= Stephan Zipfel =

German psychotherapist

Stephan Zipfel (born 1962) is a German professor for psychosomatic medicine at the Eberhard Karls Universität Tübingen. He is currently Chair and Head of Department of Internal Medicine VI (Psychosomatic Medicine and Psychotherapy) at the University Medical Hospital in Tübingen and Vice Dean of the Medical Faculty. He specializes in eating disorders and is the Director of the Centre of Excellence for Eating Disorders (KOMET) at the University Hospital.

== Life ==
He trained as specialist in Internal Medicine and Psychosomatic Medicine and Psychotherapy at the University Medical Hospital Heidelberg, Germany, the Royal Free Hospital London, UK, and at the Department of Psychological Medicine, University of Sydney, Australia. He has done his PhD 2002 at the University of Heidelberg.

In 2004 he became Professor for Psychosomatic Medicine at the Eberhard Karls Universität Tübingen and Medical Director of the Department of Psychosomatic Medicine and Psychotherapy. In 2014 he co-founded the Centre of Excellence for Eating Disorders at the University of Tuebingen Tübingen (KOMET). In 2006 he became Vice Dean of the Medical Faculty, in this function he is responsible for the domain Medical Education and International Affairs.

He was President of the German College of Psychosomatic Medicine (DKPM) (2012-2018) and Secretary General of the International Federation of Psychotherapy (IFP). He is also President of the International College of Psychosomatic Medicine (ICPM).

== Research ==
Zipfel’s main research interests are eating and weight related disorders, somatoform disorders and functional somatic disorders, psycho-oncology, refugee mental health and academic medicine. In the ANTOP-study (2004) Zipfel and his colleagues compared cognitive behavioural therapy and best possible standard therapy to a new focal psychodynamic therapy for patients with anorexia nervosa, they had collectively developed.

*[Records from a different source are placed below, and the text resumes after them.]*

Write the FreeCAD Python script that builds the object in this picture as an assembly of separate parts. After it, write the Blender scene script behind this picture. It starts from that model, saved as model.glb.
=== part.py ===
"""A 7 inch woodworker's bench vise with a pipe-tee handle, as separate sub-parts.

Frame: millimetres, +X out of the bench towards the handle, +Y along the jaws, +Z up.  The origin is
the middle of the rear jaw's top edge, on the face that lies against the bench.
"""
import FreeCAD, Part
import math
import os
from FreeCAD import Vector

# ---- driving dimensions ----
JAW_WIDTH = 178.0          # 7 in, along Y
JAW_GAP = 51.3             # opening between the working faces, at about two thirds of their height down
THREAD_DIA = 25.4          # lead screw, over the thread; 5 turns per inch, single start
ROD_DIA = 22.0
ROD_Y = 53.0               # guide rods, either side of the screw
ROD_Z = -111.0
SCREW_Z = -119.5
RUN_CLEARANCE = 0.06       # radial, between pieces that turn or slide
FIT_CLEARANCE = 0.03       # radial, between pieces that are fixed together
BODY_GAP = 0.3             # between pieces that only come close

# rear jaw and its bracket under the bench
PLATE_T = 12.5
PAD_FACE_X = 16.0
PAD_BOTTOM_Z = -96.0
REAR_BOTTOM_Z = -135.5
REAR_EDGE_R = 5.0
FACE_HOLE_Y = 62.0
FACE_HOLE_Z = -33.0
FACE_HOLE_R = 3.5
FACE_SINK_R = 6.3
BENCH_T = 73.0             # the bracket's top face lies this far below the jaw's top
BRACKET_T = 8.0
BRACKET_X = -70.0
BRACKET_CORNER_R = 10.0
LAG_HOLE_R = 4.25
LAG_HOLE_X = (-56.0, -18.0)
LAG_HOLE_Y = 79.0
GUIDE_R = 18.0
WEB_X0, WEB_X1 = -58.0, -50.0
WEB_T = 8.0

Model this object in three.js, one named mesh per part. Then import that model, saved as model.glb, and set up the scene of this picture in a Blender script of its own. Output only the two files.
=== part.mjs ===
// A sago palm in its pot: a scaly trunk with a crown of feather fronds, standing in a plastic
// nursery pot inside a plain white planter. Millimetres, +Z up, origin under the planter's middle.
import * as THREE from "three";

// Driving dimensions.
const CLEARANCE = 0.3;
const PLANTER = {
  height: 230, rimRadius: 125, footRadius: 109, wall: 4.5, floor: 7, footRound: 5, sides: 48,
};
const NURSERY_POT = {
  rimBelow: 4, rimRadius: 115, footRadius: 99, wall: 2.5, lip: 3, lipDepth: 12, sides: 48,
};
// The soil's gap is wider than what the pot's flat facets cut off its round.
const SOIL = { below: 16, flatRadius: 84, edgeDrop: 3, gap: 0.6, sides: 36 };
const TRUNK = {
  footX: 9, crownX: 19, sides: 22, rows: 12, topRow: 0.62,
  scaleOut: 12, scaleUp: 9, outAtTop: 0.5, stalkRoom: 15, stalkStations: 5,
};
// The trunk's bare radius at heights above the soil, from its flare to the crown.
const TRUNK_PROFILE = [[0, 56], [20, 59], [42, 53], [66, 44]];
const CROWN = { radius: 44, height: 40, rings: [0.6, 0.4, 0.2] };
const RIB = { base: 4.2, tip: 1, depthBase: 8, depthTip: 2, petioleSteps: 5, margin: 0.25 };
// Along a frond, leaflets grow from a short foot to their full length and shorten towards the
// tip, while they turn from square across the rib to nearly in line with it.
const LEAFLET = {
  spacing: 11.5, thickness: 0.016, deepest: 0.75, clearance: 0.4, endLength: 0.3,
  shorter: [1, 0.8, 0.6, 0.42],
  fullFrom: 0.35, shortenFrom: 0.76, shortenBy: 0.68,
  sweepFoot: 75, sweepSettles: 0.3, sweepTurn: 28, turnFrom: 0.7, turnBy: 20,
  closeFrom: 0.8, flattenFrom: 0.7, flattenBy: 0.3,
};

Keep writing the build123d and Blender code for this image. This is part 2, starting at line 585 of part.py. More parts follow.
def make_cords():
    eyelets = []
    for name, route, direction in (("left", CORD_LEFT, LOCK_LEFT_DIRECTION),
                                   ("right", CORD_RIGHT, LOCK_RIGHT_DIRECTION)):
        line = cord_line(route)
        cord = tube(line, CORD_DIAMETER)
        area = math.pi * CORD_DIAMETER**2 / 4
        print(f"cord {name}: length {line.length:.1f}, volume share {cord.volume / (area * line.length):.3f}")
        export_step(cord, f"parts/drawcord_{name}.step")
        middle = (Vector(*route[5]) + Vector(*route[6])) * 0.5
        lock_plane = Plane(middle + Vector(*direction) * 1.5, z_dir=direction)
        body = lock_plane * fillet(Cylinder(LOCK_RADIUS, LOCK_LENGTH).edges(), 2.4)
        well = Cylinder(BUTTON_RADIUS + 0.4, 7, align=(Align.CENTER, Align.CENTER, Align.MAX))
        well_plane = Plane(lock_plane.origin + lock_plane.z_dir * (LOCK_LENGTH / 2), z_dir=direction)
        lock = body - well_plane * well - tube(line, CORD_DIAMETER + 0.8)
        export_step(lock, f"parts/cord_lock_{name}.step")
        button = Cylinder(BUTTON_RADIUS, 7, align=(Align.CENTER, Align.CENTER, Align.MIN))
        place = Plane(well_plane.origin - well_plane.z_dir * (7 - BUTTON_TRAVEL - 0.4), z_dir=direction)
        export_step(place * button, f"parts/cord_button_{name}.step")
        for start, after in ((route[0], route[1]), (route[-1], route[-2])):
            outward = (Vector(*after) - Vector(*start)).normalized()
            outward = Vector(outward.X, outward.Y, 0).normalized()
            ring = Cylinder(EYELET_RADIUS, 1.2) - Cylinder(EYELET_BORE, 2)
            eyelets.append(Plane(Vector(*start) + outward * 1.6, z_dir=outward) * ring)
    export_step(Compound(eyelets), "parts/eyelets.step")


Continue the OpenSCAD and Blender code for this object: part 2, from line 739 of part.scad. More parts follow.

He is on the advisory or editorial board of several international journals on psychosomatic medicine including Lancet Psychiatry, Psychotherapy and Psychosomatics, Frontiers in Psychiatry (section Psychological Therapy and Psychosomatics), European Eating Disorders Review, Nutrients

=== Awards ===

- 2002: Dres. Graute and Graute-Opperman Research Award
- 2014: Heigl Price for Psychotherapy
- 2017: Barz Research Price

== Publications ==

=== As editor ===
- with Monique C. Pfaltz, Ulrich Schnyder (eds.): Refugee Mental Health. Frontiers in Psychiatry 2019.
- with Stephan Herpertz, Martina de Zwaan (eds.): Handbuch Essstörungen und Adipositas, 3. Aufl. Springer, Berlin 2022.
- with Martina de Zwaan, Stephan Herpertz (eds.): Psychosoziale Aspekte der Adipositaschirurgie. Springer, Berlin 2019.
- with Florian Junne, Jana Denkinger, Jan Ilhan Kizilhan (eds.): Aus der Gewalt des „Islamischen Staates“ nach Baden-Württemberg. Evaluation des Sonderkontingents für besonders schutzbedürftige Frauen und Kinder aus dem Nordirak. Beltz Juventa, Weinheim 2019.

=== As author ===

- with Sandra Becker, Martin Teufel: Psychotherapie der Adipositas: Interdisziplinäre Diagnostik und differenzielle Therapie. Kohlhammer, Stuttgart 2015.
- with Hans-Christoph Friederich, Wolfgang Herzog, Beate Wild, Henning Schauenburg: Anorexia nervosa: Fokale psychodynamische Psychotherapie. Hogrefe, Göttingen 2014.